• _Exercise prompt_: Your task is to give the data again, exactly, with every line intact.

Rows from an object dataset
┌────────
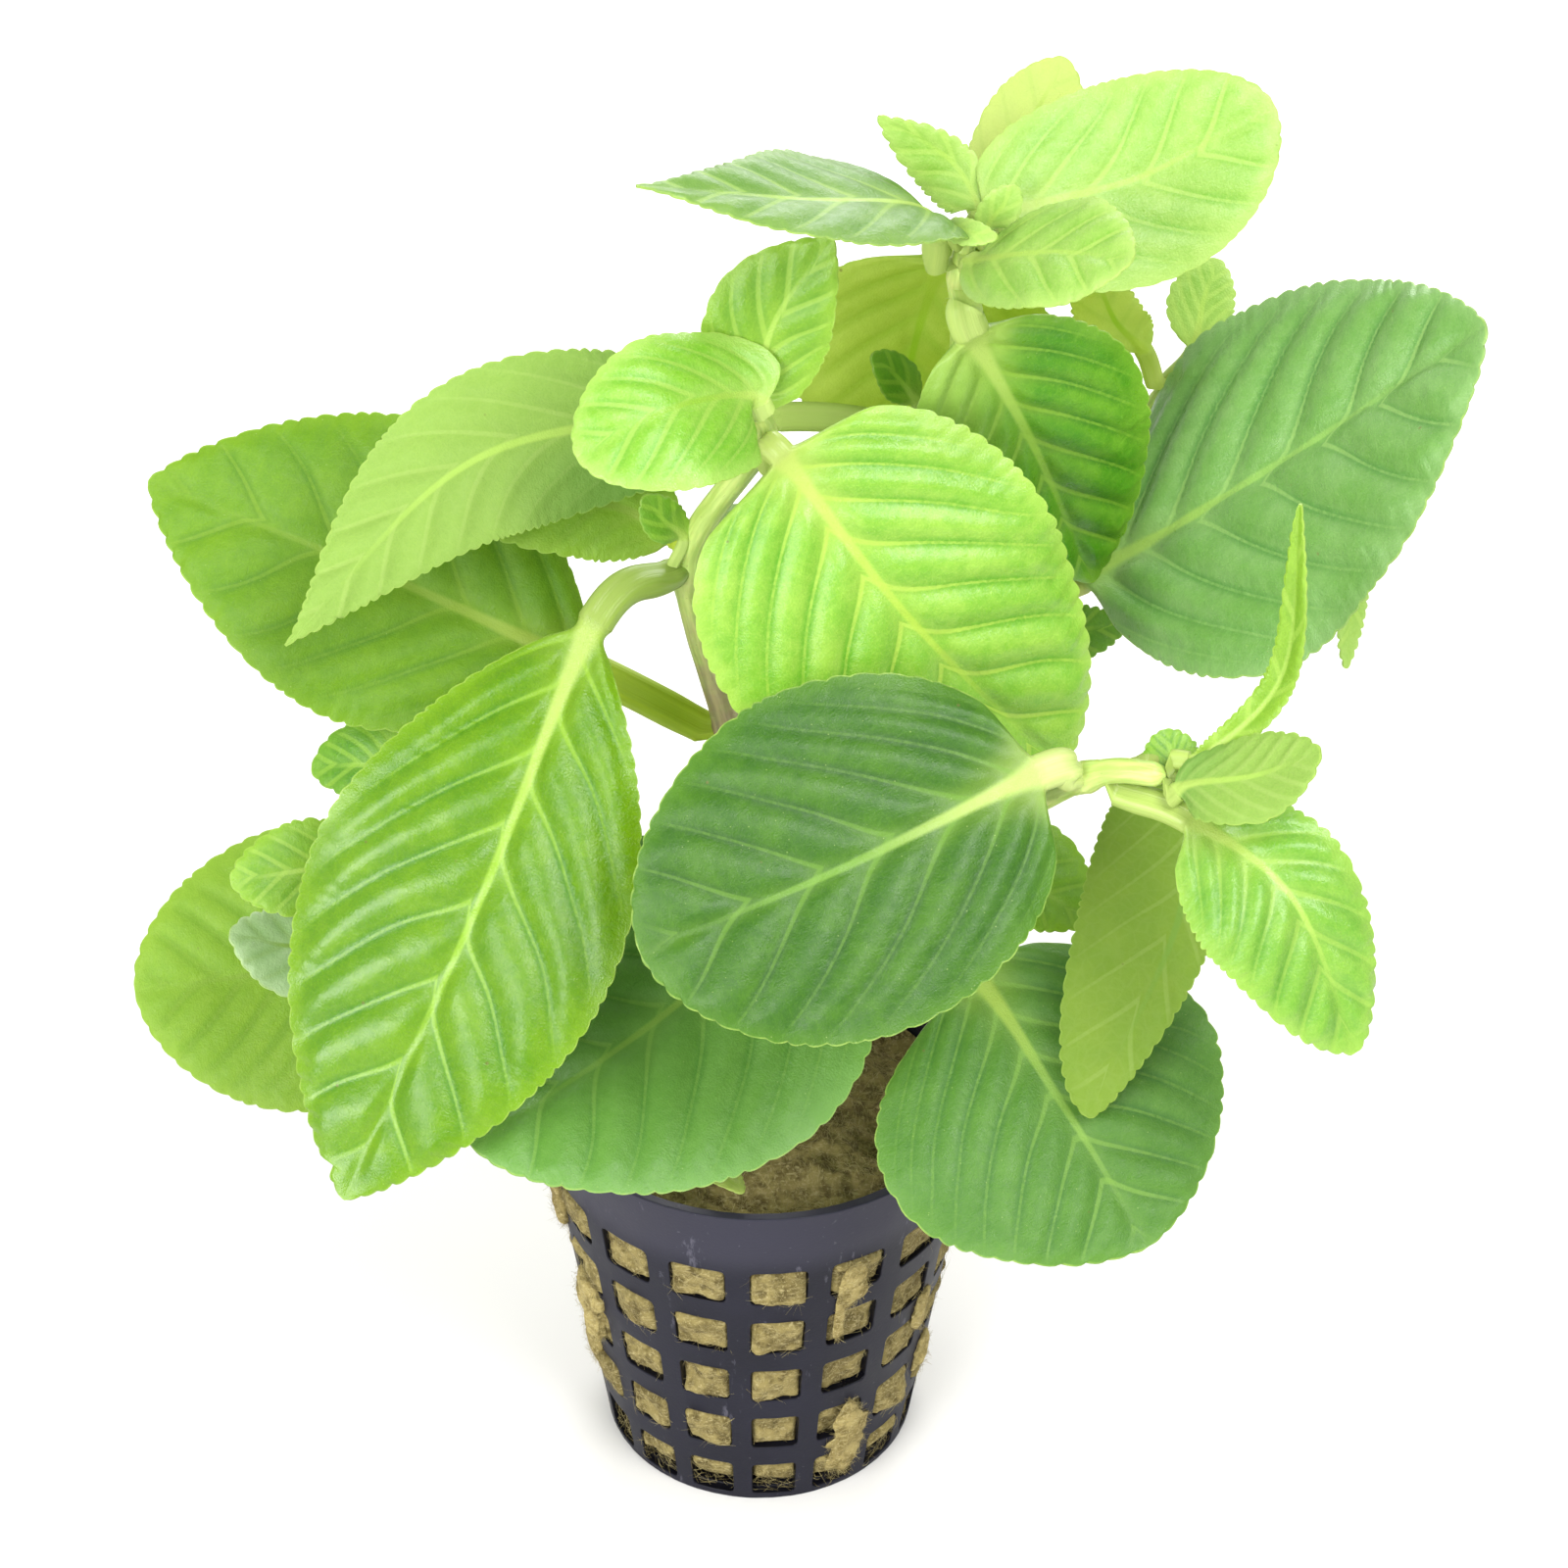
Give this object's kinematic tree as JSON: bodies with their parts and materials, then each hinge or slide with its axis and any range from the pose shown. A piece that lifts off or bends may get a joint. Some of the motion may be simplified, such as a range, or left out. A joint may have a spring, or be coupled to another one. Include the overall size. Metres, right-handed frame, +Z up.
{
  "type": "potted limnophila rugosa",
  "caption": "Leafy marsh plant with broad, ribbed, finely toothed leaves on upright stems, rooted in mineral wool inside a tapered net pot.",
  "frame": {"origin": "centre of the pot's flat underside, on the surface that the pot stands on", "axes": "+Z up along the pot's axis; -Y is the front, which the picture was taken from; +X is to the right, seen from the front"},
  "size_m": [0.1429, 0.1083, 0.1753],
  "materials": {
    "pot": "matte dark grey moulding with fine scuffs",
    "wool": "matt tan mineral fibres",
    "stem": "satin, pale green above and brownish below",
    "young_leaf": "semi-gloss, lime green",
    "leaf": "semi-gloss, mid green",
    "old_leaf": "satin, dark bluish green"
  },
  "bodies": {
    "root": {"net_pot": "pot", "wool_plug": "wool", "sprout": "young_leaf", "stem_tall": "stem", "tall_tip_left": "young_leaf", "tall_tip_right": "young_leaf", "tall_tip_front": "young_leaf", "tall_tip_rear": "young_leaf", "tall_tip_rear_left": "young_leaf", "tall_bud_upper": "young_leaf", "tall_bud_lower": "young_leaf", "tall_leaf_front": "leaf", "tall_leaf_rear": "leaf", "tall_bud_side": "leaf", "tall_leaf_left": "young_leaf", "tall_leaf_right": "old_leaf", "tall_leaf_small": "leaf", "tall_leaf_hidden": "old_leaf", "stem_left": "stem", "left_tip_front": "young_leaf", "left_tip_rear": "young_leaf", "left_leaf_front": "young_leaf", "left_leaf_side": "leaf", "left_leaf_long": "leaf", "left_bud": "leaf", "left_leaf_outer": "leaf", "left_leaf_hidden": "leaf", "stem_front": "stem", "front_leaf_broad": "old_leaf", "front_leaf_drooping": "young_leaf", "front_tip_upper": "young_leaf", "front_tip_right": "young_leaf", "front_bud": "leaf", "front_leaf_hanging": "leaf", "front_leaf_inner": "old_leaf", "front_leaf_low_right": "old_leaf", "front_leaf_low_left": "old_leaf", "stem_back": "stem", "back_tip_right": "leaf", "back_tip_left": "leaf", "back_leaf_curled": "leaf", "back_leaf_hidden": "old_leaf", "back_leaf_low": "old_leaf", "stem_low": "stem", "low_leaf_outer": "young_leaf", "low_tip_upper": "leaf", "low_tip_lower": "old_leaf", "low_tip_rear": "leaf", "low_leaf_hidden": "old_leaf"}
  },
  "joints": []
}
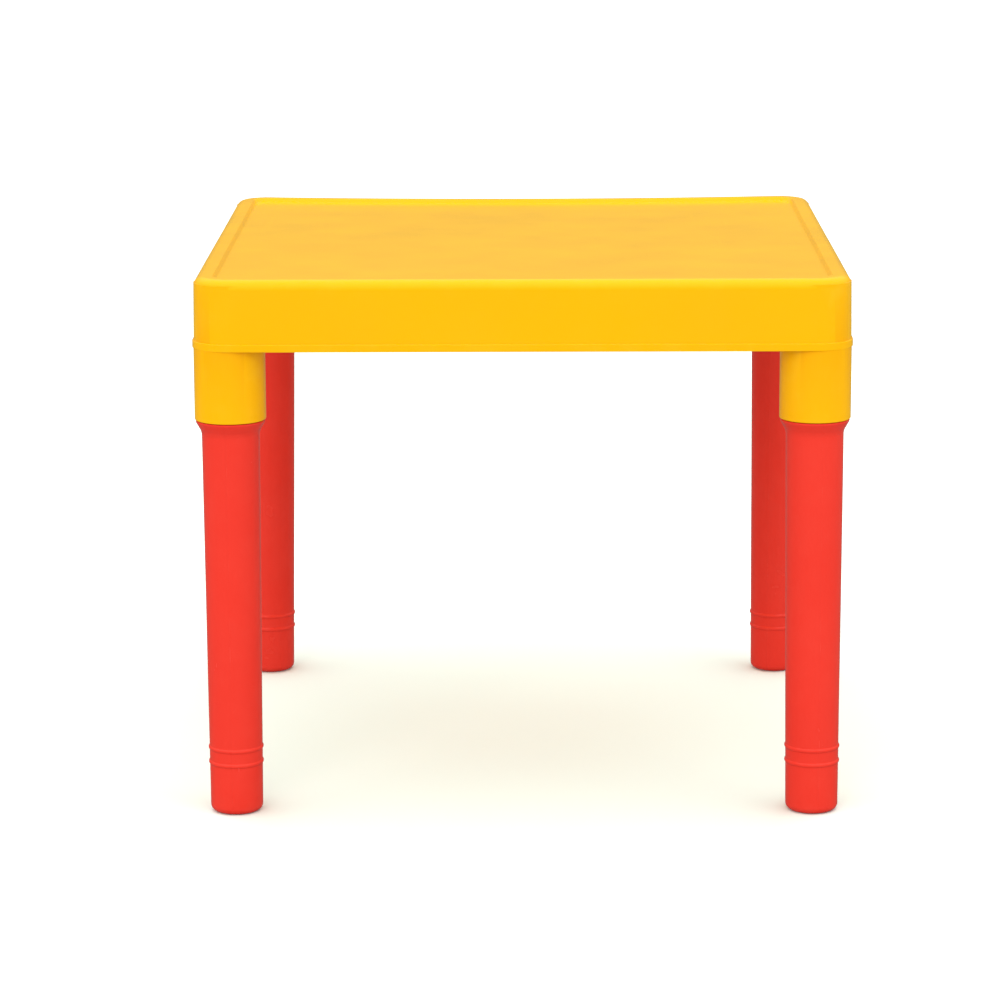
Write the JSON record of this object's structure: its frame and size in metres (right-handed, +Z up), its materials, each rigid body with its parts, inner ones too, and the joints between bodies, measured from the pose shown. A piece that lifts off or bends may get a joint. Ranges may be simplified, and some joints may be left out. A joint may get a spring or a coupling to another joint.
{
  "type": "kids table",
  "caption": "Low square moulded plastic table for children, with a rimmed top, a deep apron and round plug-in legs in its corner sockets.",
  "frame": {"origin": "on the floor, below the middle of the top", "axes": "+Z up, -Y towards the front, +X to the right seen from the front"},
  "size_m": [0.52, 0.52, 0.435],
  "materials": {
    "yellow_plastic": "injection-moulded polypropylene, warm yellow, semi-gloss",
    "red_plastic": "moulded polypropylene, bright red, semi-gloss"
  },
  "bodies": {
    "top": {"table_top": "yellow_plastic"},
    "front_left_leg": {"leg_front_left": "red_plastic"},
    "front_right_leg": {"leg_front_right": "red_plastic"},
    "back_left_leg": {"leg_back_left": "red_plastic"},
    "back_right_leg": {"leg_back_right": "red_plastic"}
  },
  "joints": [
    {"name": "front_left_leg_pull_out", "type": "slide", "parent": "top", "child": "front_left_leg", "axis": [0, 0, -1], "range_m": [0, 0.06]},
    {"name": "front_right_leg_pull_out", "type": "slide", "parent": "top", "child": "front_right_leg", "axis": [0, 0, -1], "range_m": [0, 0.06]},
    {"name": "back_left_leg_pull_out", "type": "slide", "parent": "top", "child": "back_left_leg", "axis": [0, 0, -1], "range_m": [0, 0.06]},
    {"name": "back_right_leg_pull_out", "type": "slide", "parent": "top", "child": "back_right_leg", "axis": [0, 0, -1], "range_m": [0, 0.06]}
  ]
}
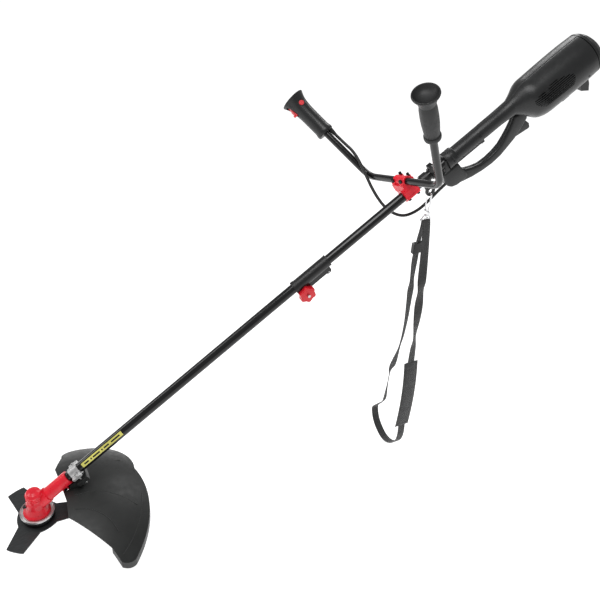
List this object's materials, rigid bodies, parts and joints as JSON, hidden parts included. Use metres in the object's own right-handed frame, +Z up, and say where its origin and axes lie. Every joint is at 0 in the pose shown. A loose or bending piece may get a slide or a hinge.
└────────
• _Exercise answer_:
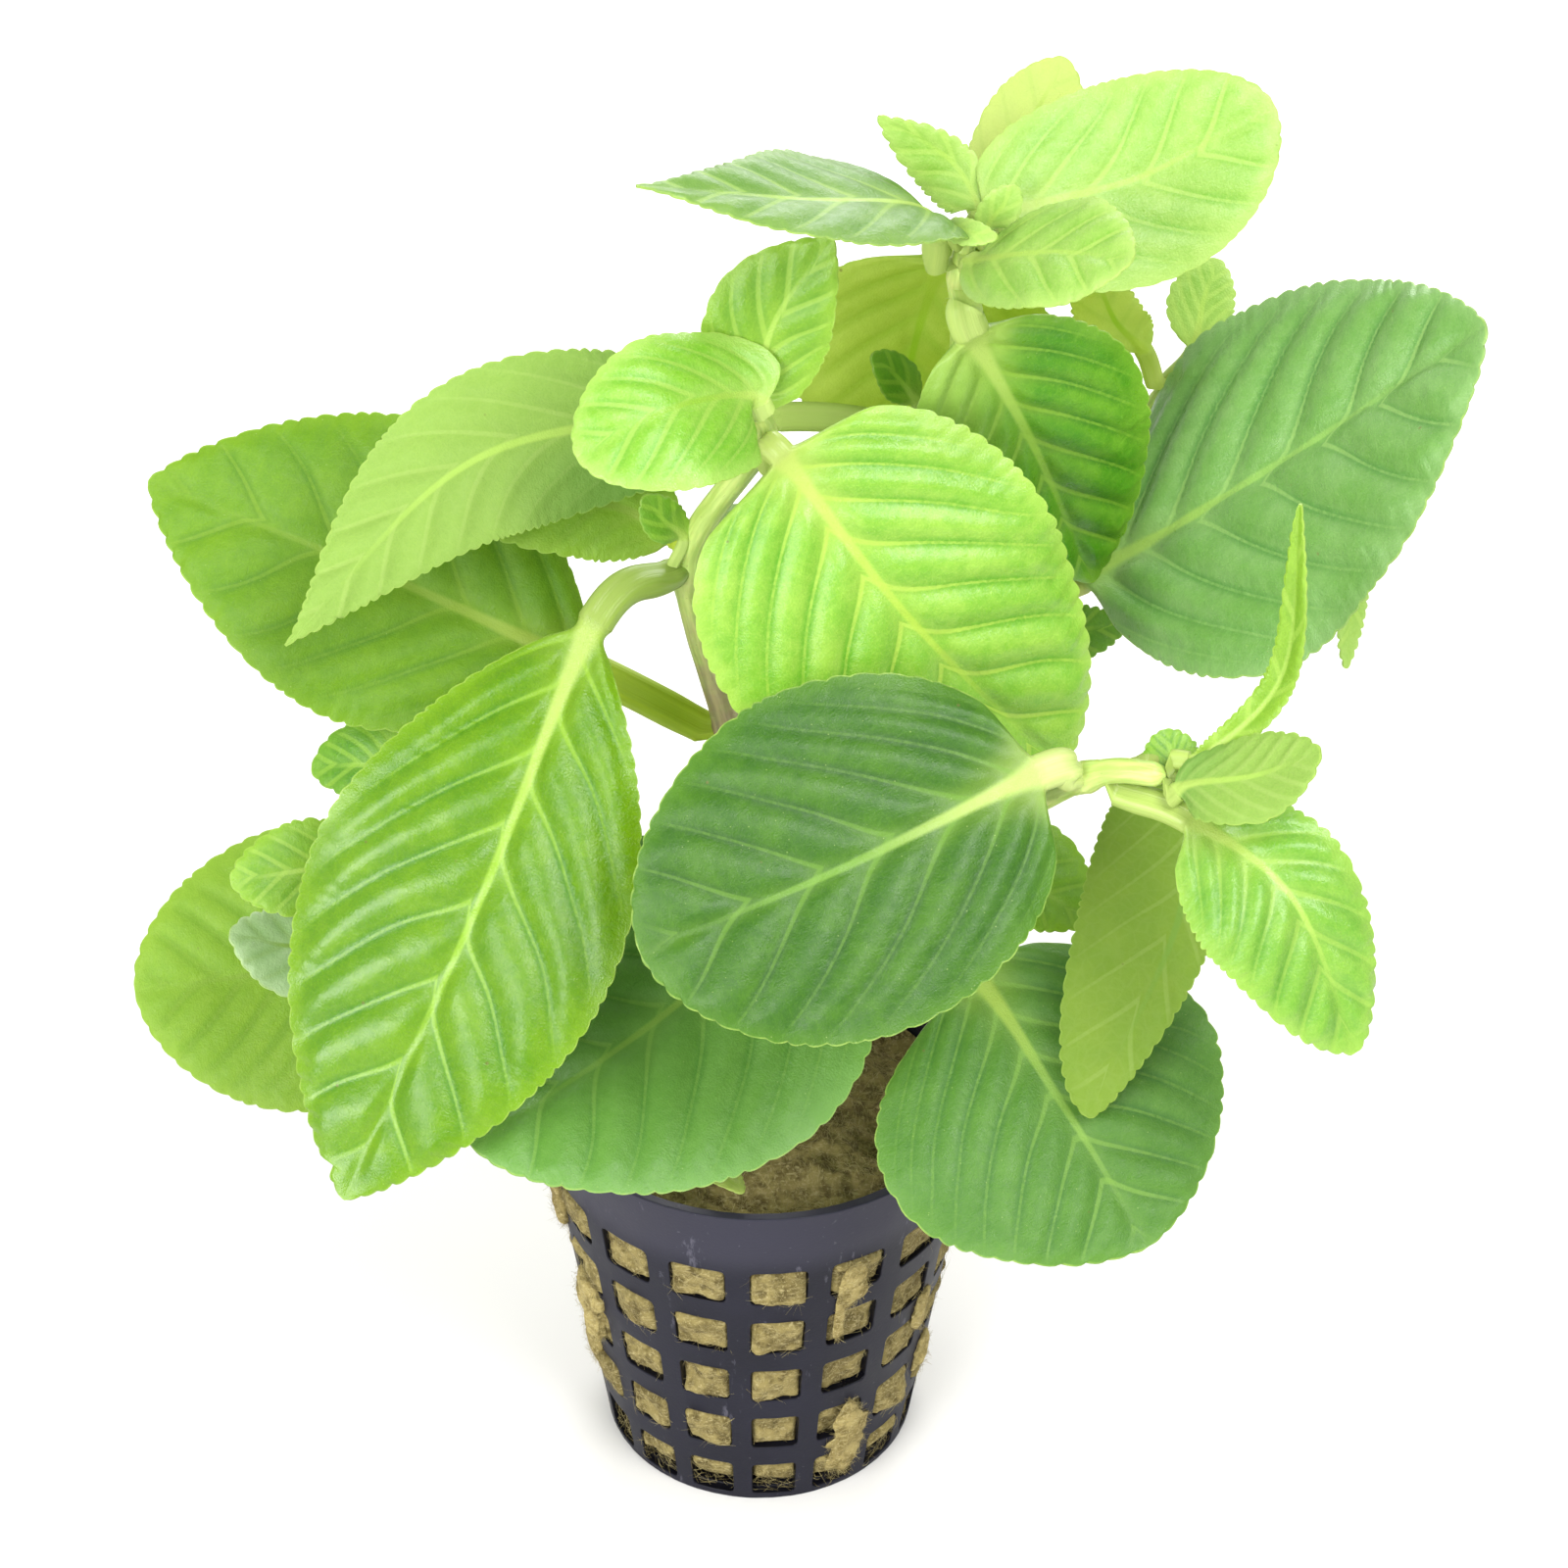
Give this object's kinematic tree as JSON: bodies with their parts and materials, then each hinge or slide with its axis and any range from the pose shown. A piece that lifts off or bends may get a joint. Some of the motion may be simplified, such as a range, or left out. A joint may have a spring, or be coupled to another one. Include the overall size. Metres, right-handed frame, +Z up.
{
  "type": "potted limnophila rugosa",
  "caption": "Leafy marsh plant with broad, ribbed, finely toothed leaves on upright stems, rooted in mineral wool inside a tapered net pot.",
  "frame": {"origin": "centre of the pot's flat underside, on the surface that the pot stands on", "axes": "+Z up along the pot's axis; -Y is the front, which the picture was taken from; +X is to the right, seen from the front"},
  "size_m": [0.1429, 0.1083, 0.1753],
  "materials": {
    "pot": "matte dark grey moulding with fine scuffs",
    "wool": "matt tan mineral fibres",
    "stem": "satin, pale green above and brownish below",
    "young_leaf": "semi-gloss, lime green",
    "leaf": "semi-gloss, mid green",
    "old_leaf": "satin, dark bluish green"
  },
  "bodies": {
    "root": {"net_pot": "pot", "wool_plug": "wool", "sprout": "young_leaf", "stem_tall": "stem", "tall_tip_left": "young_leaf", "tall_tip_right": "young_leaf", "tall_tip_front": "young_leaf", "tall_tip_rear": "young_leaf", "tall_tip_rear_left": "young_leaf", "tall_bud_upper": "young_leaf", "tall_bud_lower": "young_leaf", "tall_leaf_front": "leaf", "tall_leaf_rear": "leaf", "tall_bud_side": "leaf", "tall_leaf_left": "young_leaf", "tall_leaf_right": "old_leaf", "tall_leaf_small": "leaf", "tall_leaf_hidden": "old_leaf", "stem_left": "stem", "left_tip_front": "young_leaf", "left_tip_rear": "young_leaf", "left_leaf_front": "young_leaf", "left_leaf_side": "leaf", "left_leaf_long": "leaf", "left_bud": "leaf", "left_leaf_outer": "leaf", "left_leaf_hidden": "leaf", "stem_front": "stem", "front_leaf_broad": "old_leaf", "front_leaf_drooping": "young_leaf", "front_tip_upper": "young_leaf", "front_tip_right": "young_leaf", "front_bud": "leaf", "front_leaf_hanging": "leaf", "front_leaf_inner": "old_leaf", "front_leaf_low_right": "old_leaf", "front_leaf_low_left": "old_leaf", "stem_back": "stem", "back_tip_right": "leaf", "back_tip_left": "leaf", "back_leaf_curled": "leaf", "back_leaf_hidden": "old_leaf", "back_leaf_low": "old_leaf", "stem_low": "stem", "low_leaf_outer": "young_leaf", "low_tip_upper": "leaf", "low_tip_lower": "old_leaf", "low_tip_rear": "leaf", "low_leaf_hidden": "old_leaf"}
  },
  "joints": []
}
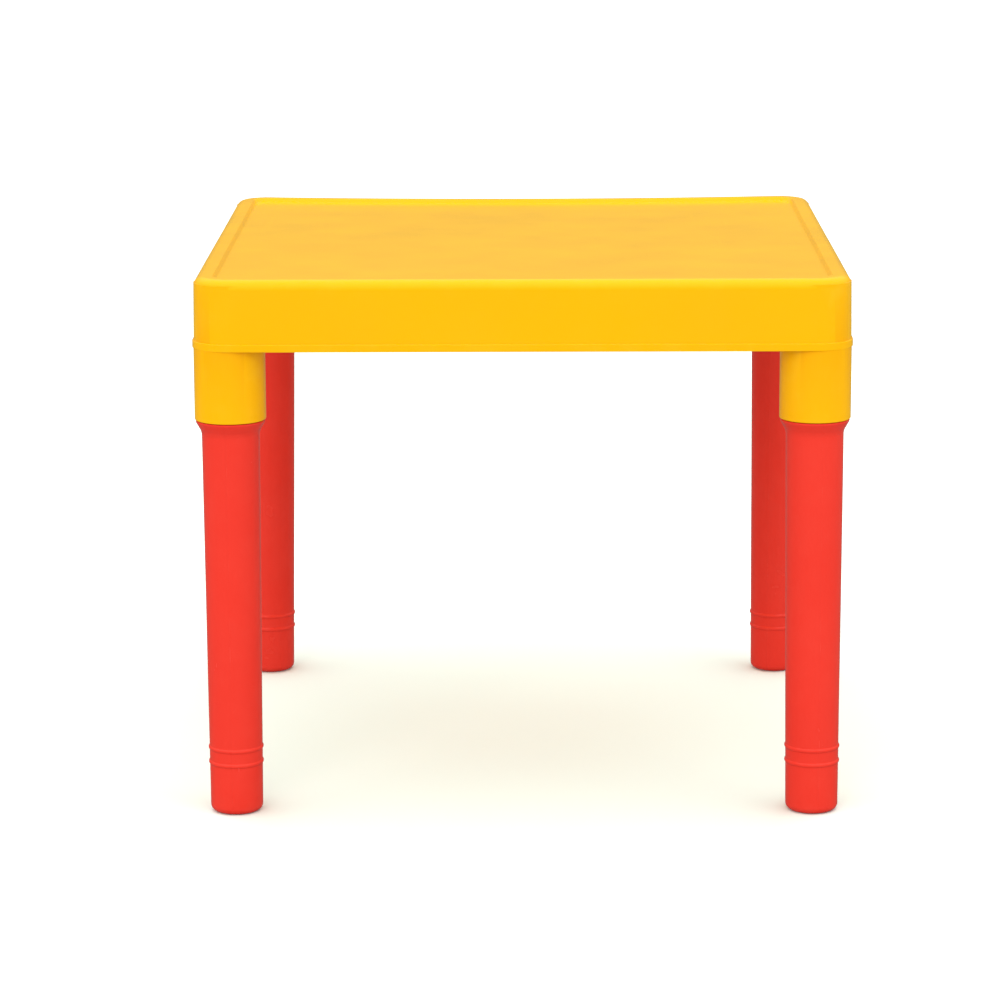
Write the JSON record of this object's structure: its frame and size in metres (right-handed, +Z up), its materials, each rigid body with its parts, inner ones too, and the joints between bodies, measured from the pose shown. A piece that lifts off or bends may get a joint. Ranges may be simplified, and some joints may be left out. A joint may get a spring or a coupling to another joint.
{
  "type": "kids table",
  "caption": "Low square moulded plastic table for children, with a rimmed top, a deep apron and round plug-in legs in its corner sockets.",
  "frame": {"origin": "on the floor, below the middle of the top", "axes": "+Z up, -Y towards the front, +X to the right seen from the front"},
  "size_m": [0.52, 0.52, 0.435],
  "materials": {
    "yellow_plastic": "injection-moulded polypropylene, warm yellow, semi-gloss",
    "red_plastic": "moulded polypropylene, bright red, semi-gloss"
  },
  "bodies": {
    "top": {"table_top": "yellow_plastic"},
    "front_left_leg": {"leg_front_left": "red_plastic"},
    "front_right_leg": {"leg_front_right": "red_plastic"},
    "back_left_leg": {"leg_back_left": "red_plastic"},
    "back_right_leg": {"leg_back_right": "red_plastic"}
  },
  "joints": [
    {"name": "front_left_leg_pull_out", "type": "slide", "parent": "top", "child": "front_left_leg", "axis": [0, 0, -1], "range_m": [0, 0.06]},
    {"name": "front_right_leg_pull_out", "type": "slide", "parent": "top", "child": "front_right_leg", "axis": [0, 0, -1], "range_m": [0, 0.06]},
    {"name": "back_left_leg_pull_out", "type": "slide", "parent": "top", "child": "back_left_leg", "axis": [0, 0, -1], "range_m": [0, 0.06]},
    {"name": "back_right_leg_pull_out", "type": "slide", "parent": "top", "child": "back_right_leg", "axis": [0, 0, -1], "range_m": [0, 0.06]}
  ]
}
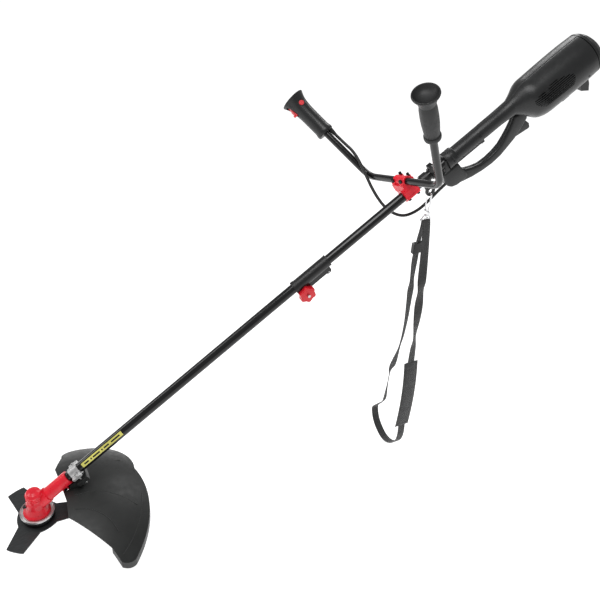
List this object's materials, rigid bodies, parts and joints as JSON, hidden parts included. Use metres in the object's own right-handed frame, +Z up, and say where its origin and axes lie. Every joint is at 0 in the pose shown. A loose or bending piece may get a slide or a hinge.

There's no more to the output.